The American Bar Association is still considering whether to allow law schools to go test-optional for their admissions decisions. A test-optional regime does not mean law schools must stop requiring the LSAT (or the GRE) for law school admissions, but this is a likely result. Although many law school deans are against the move to make law school test optional, they will feel compelled to stop requiring the LSAT so that their law schools can compete with other law schools who will not mandate the test. Law schools need to attract students, and a move to test-optional is a (misguided) way of making students more attracted to law school. Having been in legal education for a decade now, I feel quite strongly that going test-optional will be harmful for law students, for law school, for the practice of law, and for education in general.
The LSAT measures skills that are important for law students and lawyers, and for improving nuanced critical thinking, such as reading comprehension, logical reasoning, and analytical reading. These skills can be developed with practice, and one way to amplify students’ readiness for law school is to require them to study seriously for the LSAT, where they will learn about logical fallacies and, my favorite, the contrapositive. (I did not take an LSAT course, but even buying a not super expensive study book and ordering a few practice tests greatly improved my analytical skills.) Students who come to law school having a base level of these skills will be much more successful, and professors can teach at a higher level for all of their students.
Further, because the test is so well adapted to reading and analysis, LSAT scores are quite correlated with law school performance and bar passage, especially at the extremes. Below a certain LSAT score, a student is very unlikely to pass the bar, required in most states to practice law (for good reason; lawyers have a tremendous responsibility to their clients — criminal and civil — and to the courts, to perform their jobs competently).

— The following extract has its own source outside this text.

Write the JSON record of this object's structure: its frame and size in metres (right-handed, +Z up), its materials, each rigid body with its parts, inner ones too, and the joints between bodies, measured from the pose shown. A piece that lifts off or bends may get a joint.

The reasons proponents give for abolishing the LSAT (or another standardized test) requirement do not hold up to scrutiny. First, it is true that no one test can measure a student’s aptitude, potential, or readiness. But this is why the LSAT is used only in conjunction with other metrics. Perhaps more significantly, there is the important issue of equity. In the aggregate, certain groups perform worse than others on the LSAT, by a significant margin. Abolishing a good test because it yields inequitable results is a willful blindness that will compound the social problems going test-optional is trying to solve. The inequities in education and resources that lead to diverging test results will continue to manifest throughout law school. The problem is not the test. To remove a standardized indicator that often helps disadvantaged students – who don’t have fancy college degrees or recommendation letters – will mean a much greater risk that law students who are unlikely to pass the bar or succeed in law school (unless the demands of law school are greatly reduced) will assume a great deal of debt as schools become needier for student enrollment.
Equity cannot be the only value that drives decision-making. For lawyers, who should be better at balancing interests, this seems like a myopic and scary move. No one benefits if there isn’t a standardized way to distinguish students with greater need for academic support and those whose critical thinking and reading skills are already well developed. No clients benefit if lawyers cannot serve them well. This may ultimately end up creating far greater social inequities.
Besides the LSAT, law schools could look at grades, which are heavily inflated as undergraduate institutions lower demands of rigor in order to attract students, essays, or perhaps interviews. Any of these metrics will be far more subject to bias and will not give students the benefit of the learning they gain from studying for the LSAT.
I am writing this mostly as a warning, because I love the law, I love teaching, and I believe in students’ potential, if we challenge them and prepare them well enough. We should not let the American Bar Association, in its single-minded zeal, create a race to the bottom where we all lose.